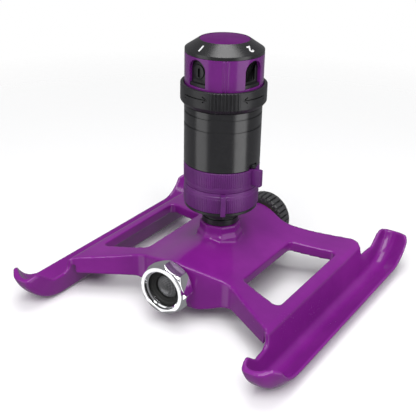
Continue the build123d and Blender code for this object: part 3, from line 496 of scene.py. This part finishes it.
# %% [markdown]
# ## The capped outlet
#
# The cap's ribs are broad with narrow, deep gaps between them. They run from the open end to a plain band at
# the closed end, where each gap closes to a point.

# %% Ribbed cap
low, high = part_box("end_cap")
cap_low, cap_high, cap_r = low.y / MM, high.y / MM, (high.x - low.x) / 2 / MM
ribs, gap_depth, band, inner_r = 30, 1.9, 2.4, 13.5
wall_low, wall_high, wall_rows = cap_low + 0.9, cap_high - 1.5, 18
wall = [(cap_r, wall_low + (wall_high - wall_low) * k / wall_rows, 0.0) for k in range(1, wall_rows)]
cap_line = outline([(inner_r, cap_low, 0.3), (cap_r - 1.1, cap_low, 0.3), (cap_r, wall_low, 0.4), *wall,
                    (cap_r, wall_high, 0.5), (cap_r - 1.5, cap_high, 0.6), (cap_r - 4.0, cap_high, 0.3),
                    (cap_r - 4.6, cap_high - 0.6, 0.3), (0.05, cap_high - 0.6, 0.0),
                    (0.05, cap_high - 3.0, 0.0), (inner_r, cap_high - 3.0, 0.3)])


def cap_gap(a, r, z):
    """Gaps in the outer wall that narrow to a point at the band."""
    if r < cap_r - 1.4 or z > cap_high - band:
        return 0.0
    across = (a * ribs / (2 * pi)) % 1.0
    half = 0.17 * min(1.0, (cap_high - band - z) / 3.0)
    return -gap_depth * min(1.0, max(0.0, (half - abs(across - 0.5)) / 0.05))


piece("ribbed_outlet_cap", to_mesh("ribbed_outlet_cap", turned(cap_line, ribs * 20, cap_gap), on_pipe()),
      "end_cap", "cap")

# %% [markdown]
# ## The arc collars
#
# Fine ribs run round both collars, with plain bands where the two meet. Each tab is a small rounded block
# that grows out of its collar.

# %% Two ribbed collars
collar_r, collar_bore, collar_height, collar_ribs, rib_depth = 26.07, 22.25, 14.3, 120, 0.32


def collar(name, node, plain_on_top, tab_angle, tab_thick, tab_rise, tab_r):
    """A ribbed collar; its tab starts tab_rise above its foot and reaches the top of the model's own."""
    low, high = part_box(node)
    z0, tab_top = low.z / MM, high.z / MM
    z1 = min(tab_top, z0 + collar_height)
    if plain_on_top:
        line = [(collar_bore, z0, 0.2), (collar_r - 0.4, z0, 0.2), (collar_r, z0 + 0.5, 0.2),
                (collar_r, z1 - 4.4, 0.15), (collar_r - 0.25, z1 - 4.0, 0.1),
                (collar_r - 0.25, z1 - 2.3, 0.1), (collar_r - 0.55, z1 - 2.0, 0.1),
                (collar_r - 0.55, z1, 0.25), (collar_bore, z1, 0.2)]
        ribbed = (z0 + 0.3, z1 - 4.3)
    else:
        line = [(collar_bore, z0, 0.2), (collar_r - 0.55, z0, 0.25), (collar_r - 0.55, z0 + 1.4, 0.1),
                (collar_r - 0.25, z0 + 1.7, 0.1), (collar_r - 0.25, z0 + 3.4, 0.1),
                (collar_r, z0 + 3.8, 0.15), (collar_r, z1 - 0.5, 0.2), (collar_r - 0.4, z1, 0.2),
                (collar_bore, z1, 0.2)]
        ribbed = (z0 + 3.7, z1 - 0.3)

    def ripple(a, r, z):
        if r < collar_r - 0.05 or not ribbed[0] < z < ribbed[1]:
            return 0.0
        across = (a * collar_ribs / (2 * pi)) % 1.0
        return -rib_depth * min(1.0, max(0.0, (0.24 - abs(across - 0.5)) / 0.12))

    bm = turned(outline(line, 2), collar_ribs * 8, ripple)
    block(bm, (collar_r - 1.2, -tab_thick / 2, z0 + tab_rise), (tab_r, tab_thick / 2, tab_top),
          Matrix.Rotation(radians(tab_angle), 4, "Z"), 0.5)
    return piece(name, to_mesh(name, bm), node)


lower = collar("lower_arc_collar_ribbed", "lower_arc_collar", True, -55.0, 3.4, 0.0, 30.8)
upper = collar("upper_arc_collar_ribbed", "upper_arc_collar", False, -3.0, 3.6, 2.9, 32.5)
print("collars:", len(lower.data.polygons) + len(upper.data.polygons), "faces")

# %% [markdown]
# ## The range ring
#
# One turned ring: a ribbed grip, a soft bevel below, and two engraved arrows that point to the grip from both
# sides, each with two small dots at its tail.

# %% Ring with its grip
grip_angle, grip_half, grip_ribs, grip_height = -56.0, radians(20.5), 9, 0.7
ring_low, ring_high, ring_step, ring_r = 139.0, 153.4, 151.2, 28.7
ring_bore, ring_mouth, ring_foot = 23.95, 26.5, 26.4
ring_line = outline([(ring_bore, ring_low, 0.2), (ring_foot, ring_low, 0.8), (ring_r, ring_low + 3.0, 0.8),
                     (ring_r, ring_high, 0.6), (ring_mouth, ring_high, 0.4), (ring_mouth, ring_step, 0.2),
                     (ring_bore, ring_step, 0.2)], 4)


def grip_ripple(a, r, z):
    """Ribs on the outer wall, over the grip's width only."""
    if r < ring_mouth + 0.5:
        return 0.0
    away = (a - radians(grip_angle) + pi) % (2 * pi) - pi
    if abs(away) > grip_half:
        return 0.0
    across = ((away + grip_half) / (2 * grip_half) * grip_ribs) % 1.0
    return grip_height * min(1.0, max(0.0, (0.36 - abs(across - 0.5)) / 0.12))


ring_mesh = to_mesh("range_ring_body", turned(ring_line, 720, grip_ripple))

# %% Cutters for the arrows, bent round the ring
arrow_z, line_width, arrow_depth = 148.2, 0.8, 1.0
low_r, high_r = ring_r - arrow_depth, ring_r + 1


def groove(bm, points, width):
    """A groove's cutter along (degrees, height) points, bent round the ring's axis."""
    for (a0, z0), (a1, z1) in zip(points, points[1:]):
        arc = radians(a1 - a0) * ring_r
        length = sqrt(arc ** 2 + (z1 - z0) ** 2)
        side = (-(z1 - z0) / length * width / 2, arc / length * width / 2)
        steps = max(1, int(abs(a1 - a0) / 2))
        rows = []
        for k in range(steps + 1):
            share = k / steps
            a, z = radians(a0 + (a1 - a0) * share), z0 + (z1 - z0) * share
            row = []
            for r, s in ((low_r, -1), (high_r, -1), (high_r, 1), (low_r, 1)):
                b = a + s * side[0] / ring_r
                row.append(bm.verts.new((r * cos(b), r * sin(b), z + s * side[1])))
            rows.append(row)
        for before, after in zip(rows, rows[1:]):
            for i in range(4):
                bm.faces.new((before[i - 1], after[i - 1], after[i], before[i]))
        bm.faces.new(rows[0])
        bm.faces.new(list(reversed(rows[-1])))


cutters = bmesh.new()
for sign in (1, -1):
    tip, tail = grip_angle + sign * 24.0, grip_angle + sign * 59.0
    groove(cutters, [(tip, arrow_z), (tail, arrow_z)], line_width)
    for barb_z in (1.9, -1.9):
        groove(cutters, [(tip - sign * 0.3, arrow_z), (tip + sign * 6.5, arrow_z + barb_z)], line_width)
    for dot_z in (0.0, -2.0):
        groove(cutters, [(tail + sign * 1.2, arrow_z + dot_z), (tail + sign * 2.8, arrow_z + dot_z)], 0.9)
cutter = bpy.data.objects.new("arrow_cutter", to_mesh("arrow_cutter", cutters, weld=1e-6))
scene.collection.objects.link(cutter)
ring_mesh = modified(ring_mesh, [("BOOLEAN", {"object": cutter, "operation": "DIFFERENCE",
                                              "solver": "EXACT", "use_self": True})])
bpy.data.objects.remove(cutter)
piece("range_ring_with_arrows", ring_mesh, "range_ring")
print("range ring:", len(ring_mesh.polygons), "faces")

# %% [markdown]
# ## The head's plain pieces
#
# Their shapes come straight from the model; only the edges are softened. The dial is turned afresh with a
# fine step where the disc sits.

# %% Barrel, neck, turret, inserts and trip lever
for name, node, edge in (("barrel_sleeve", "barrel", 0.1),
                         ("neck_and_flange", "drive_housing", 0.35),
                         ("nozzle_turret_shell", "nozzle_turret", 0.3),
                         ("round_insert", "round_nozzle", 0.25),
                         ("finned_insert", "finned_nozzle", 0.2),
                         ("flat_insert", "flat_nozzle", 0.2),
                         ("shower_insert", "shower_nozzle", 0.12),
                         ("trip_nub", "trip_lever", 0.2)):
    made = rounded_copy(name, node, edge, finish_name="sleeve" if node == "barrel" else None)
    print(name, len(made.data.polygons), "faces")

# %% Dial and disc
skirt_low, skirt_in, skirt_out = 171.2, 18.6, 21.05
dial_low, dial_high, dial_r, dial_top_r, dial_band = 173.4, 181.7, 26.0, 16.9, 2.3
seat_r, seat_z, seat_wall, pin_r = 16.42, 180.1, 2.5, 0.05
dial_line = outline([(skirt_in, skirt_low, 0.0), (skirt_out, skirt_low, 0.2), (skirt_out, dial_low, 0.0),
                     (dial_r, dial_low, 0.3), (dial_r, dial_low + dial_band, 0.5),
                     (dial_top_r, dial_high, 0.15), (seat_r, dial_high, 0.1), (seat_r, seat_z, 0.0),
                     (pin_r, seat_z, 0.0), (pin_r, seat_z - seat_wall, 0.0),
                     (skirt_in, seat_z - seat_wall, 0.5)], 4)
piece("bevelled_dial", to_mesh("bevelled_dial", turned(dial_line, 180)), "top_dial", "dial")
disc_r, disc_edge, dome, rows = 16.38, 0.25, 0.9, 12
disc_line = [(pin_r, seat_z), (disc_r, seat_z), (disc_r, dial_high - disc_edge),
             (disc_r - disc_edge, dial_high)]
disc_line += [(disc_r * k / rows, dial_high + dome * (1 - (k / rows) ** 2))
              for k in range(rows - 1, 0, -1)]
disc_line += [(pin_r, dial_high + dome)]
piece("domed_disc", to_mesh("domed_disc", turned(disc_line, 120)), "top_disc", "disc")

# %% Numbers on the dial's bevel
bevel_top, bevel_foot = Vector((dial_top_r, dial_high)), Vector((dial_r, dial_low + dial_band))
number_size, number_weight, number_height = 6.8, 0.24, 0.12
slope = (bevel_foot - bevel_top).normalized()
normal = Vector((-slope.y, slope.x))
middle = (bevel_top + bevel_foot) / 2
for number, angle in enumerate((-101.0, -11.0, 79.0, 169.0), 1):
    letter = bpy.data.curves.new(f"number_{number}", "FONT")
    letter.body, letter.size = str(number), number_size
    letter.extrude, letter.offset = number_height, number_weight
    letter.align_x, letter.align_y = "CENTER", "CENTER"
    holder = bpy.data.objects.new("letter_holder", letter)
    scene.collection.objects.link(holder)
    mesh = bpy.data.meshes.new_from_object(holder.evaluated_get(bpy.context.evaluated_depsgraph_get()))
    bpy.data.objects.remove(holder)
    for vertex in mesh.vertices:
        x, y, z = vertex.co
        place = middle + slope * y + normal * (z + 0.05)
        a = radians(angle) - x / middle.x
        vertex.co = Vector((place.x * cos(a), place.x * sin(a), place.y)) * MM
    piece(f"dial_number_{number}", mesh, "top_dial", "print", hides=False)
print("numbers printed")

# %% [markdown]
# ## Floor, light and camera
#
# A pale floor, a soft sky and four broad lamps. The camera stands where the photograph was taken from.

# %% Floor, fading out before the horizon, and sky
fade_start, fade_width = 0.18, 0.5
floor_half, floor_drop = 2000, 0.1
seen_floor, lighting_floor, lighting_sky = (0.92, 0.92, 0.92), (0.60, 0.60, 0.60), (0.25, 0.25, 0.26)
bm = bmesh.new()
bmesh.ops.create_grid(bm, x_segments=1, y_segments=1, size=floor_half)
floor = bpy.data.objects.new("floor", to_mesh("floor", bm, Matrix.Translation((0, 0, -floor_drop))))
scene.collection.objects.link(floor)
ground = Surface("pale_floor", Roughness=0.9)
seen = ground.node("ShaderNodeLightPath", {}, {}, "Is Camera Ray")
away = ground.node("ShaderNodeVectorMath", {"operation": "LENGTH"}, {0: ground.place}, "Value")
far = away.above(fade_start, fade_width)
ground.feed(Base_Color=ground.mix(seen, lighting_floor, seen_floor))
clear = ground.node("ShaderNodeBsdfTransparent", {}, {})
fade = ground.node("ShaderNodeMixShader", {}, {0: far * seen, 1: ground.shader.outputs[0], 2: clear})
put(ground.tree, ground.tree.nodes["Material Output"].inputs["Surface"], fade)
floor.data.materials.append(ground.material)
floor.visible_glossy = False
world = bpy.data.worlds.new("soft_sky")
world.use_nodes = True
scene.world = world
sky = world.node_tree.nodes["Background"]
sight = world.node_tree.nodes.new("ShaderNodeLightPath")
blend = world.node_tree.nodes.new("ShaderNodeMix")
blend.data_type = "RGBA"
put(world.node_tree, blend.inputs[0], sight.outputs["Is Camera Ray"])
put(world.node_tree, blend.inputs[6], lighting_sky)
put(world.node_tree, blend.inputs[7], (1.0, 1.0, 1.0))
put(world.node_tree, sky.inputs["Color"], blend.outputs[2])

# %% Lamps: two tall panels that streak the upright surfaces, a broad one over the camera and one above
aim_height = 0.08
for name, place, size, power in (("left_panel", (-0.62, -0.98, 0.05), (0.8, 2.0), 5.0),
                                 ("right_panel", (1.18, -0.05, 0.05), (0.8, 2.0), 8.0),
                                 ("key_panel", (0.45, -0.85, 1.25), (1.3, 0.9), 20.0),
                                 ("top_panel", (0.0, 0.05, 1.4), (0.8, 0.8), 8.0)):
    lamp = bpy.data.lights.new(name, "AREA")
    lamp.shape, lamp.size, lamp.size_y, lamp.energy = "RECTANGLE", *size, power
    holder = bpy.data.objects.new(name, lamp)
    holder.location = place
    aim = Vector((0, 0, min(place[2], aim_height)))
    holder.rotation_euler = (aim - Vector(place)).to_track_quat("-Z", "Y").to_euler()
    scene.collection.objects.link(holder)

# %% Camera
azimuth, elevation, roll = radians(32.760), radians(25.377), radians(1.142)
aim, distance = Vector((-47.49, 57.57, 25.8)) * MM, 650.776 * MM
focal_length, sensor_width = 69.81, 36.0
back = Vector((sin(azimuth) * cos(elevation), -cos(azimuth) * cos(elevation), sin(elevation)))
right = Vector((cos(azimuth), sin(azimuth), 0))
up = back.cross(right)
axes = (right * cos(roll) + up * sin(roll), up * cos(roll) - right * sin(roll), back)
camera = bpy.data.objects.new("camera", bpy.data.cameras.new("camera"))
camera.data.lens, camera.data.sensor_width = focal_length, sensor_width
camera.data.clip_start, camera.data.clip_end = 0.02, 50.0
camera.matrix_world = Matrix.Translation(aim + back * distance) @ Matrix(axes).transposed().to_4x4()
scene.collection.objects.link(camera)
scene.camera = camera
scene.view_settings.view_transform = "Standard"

*Written exercise*
Reproduce, please, the lines of the material from its first line down to the line containing "# the closed", keeping both ends and nothing beyond them.

*Task result*
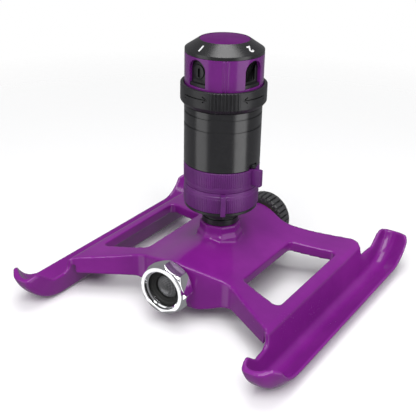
Continue the build123d and Blender code for this object: part 3, from line 496 of scene.py. This part finishes it.
# %% [markdown]
# ## The capped outlet
#
# The cap's ribs are broad with narrow, deep gaps between them. They run from the open end to a plain band at
# the closed end, where each gap closes to a point.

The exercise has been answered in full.